Has the 2-year limit on citing cert denials always been in the Blue Book? If not, does anyone know when it was introduced?

Posted by: alkali | Apr 9, 2009 1:18:46 PM

There is much to what Raivo says, but I would put it slightly differently.

The answer that it's done simply because it's in the Bluebook has to be the right one. But it's really not that stupid a rule -- at least, I don't know why you are singling it out. I guess it's to signal that the decision is final and will not be overturned on discretionary review, which all told can take a long time. (It doesn't really show that the Supreme Court won't reject the holding in the near future, or any broader sense that it's the final word, as may be implied by some of the prior answers.)

It also does a few other things, such as: (1) suggests that the case's subsequent history has been checked, so that the reader need not reflect on whether, for example, an unnoticed certiorari petition may be pending; (2) suggests that a petition was filed, which can often be the source of interesting (if perhaps unpersuasive) criticisms of the lower court decision; (3) provides an implicit outer bound to delay in the law review's publication schedule, by proposing a rule that is generally enforceable for no more than two years beyond the time of the author's last-cited case. And like all Bluebook rules, its ultimate purpose is to teach lawyers how to understand codes like those adopted by the modern regulatory state, exploit them, and ultimately rebel against them.

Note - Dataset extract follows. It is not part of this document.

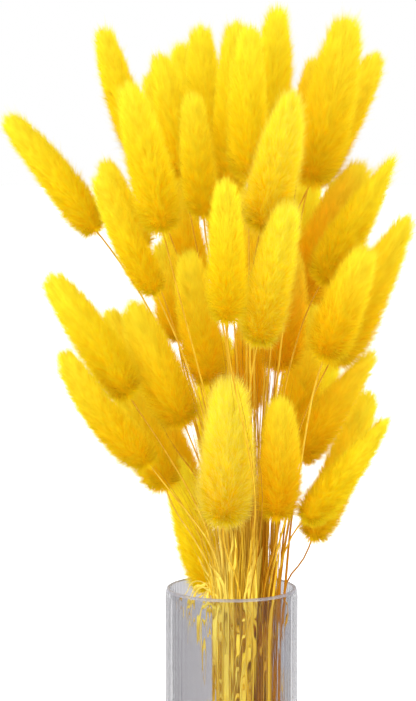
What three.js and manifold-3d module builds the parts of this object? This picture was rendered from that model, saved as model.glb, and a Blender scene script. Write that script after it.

P.S. It is painful to acknowledge, but I suspect your three-year old would equally condemn your post and this comment.

Posted by: Edward Swaine | Apr 9, 2009 10:17:33 AM

When I clerked on a COA, the staff attorneys frequently included it in their draft criminal opinions. I think the idea was, as earlier commenters noted, to indicate that whatever (usually non-favorable-to-defendants) thing we'd said was not going to be rejected by the SC in the immediate future.

Posted by: Jay | Apr 9, 2009 3:10:59 AM

It's in the Bluebook! Rule 10.7: "[O]mit denials of certiorari or denials of similar discretionary appeals, unless the decision is less than two years old or the denial is particularly relevant."

Surely you aren't questioning the Bluebook!

Posted by: Managing Board | Apr 8, 2009 10:37:31 PM

Journals do it with respect to circuit court decisions issued within the last two years. The implication is that the decision is recent enough for the reader to have some genuine uncertainty as to the status of the appeal. Letting the reader know cert has been denied means the reader may trust that the circuit court holding will remain the final word.

Posted by: Anon | Apr 8, 2009 7:22:38 PM

I think the IRS often does it to (incorrectly) imply that the Supreme Court approved of the circuit's decision. Haven't done a scientific study, but it seems like when the IRS cites authority favorable to it, it includes "cert denied," but adverse cases don't have that annotation.